Si se padeció de algún tipo de desarreglo, como por ejemplo bulimia o anorexia, se pondrá un énfasis excesivo en el tema de la alimentación, preocupándose de manera exagerada en supervisar todo lo que coman o no deban comer. Esto, de un modo sutil, va a contribuir a fomentar en esos niños una relación poco natural con la comida que puede degenerar en trastornos alimenticios.
Problemas de autoestima, de falta de amor podrán llevar a amar de forma desmesurada. Toda la energía, intereses, el tiempo, la propia vida, anulados en pos de los hijos. ¡Les damos todo! ¡No queda nada para nosotros! Esclavos y rendidos a sus pies, les convertimos en pequeños reyes tiranos que acaban maltratándonos. ¿Dónde dejamos el amor que nos debíamos? ¿Dónde el respeto? Pero, nuevamente en el juego de maestría que es la relación familiar, estos hijos, en su maltrato, estarán siendo nuestros mejores maestros, proyectando en el espejo nuestra deteriorada imagen y ayudándonos así a salir de ese esquema de víctimas que se auto inmolan perdiendo su genuina identidad y dignidad.
¿A quién culpar? ¿Dónde y de qué manera se inició esta interminable cadena?
El tema no es llenar nuestras bolsas con más culpa de la que ya cargamos, sino simplemente invitarnos a volver la mirada en cada ocasión a nuestras acciones, pensamientos, emociones, reacciones y actitudes, con objeto de ir trabajando sobre todas esas historias del pasado que crearon las heridas que aún sangran y que, sin que nos demos cuenta, están influenciando precisamente nuestro modo de vivir y, por tanto, nuestra realidad.

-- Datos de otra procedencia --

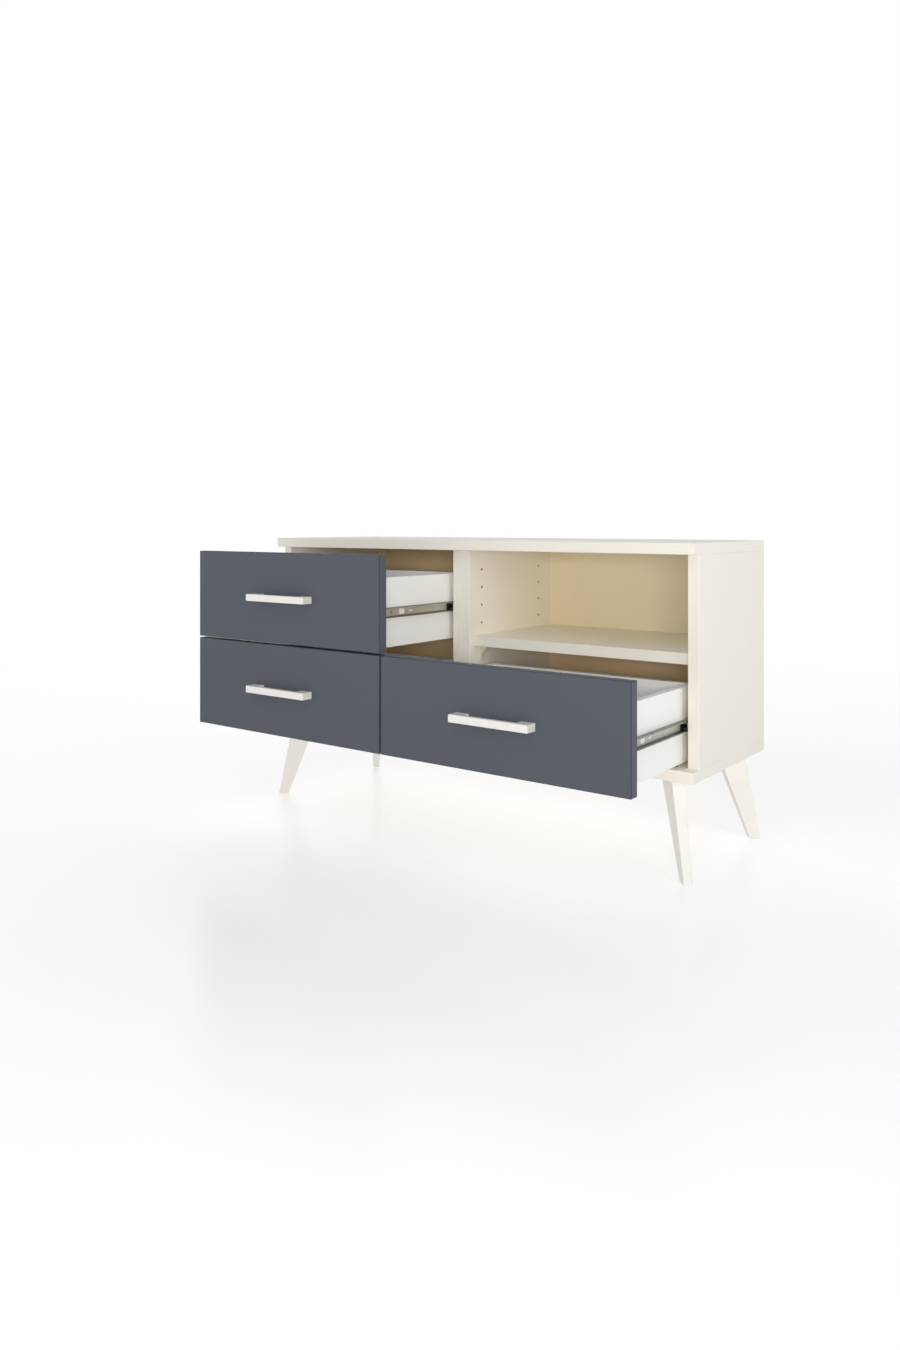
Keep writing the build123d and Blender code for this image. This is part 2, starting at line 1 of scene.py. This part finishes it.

Los hijos están frente a nosotros como espejos mágicos en los que mirarnos. La maravilla es que juntos vamos a realizar el mayor trabajo de nuestra vida, pues ellos, no solo necesitan de nuestra guía y cuidados, sino que están ahí para impulsarnos, para hacernos avanzar, para obligarnos a traspasar todas nuestras limitaciones y parálisis. Su energía vital, fresca y nueva, será como una nueva savia que va a activar nuestras dormidas y cansadas conciencias.
En este incesante aprendizaje que es el vivir, ¡ellos serán nuestros mejores maestros!
¡Sanemos nuestra vida y permitámosles emprender su propio vuelo!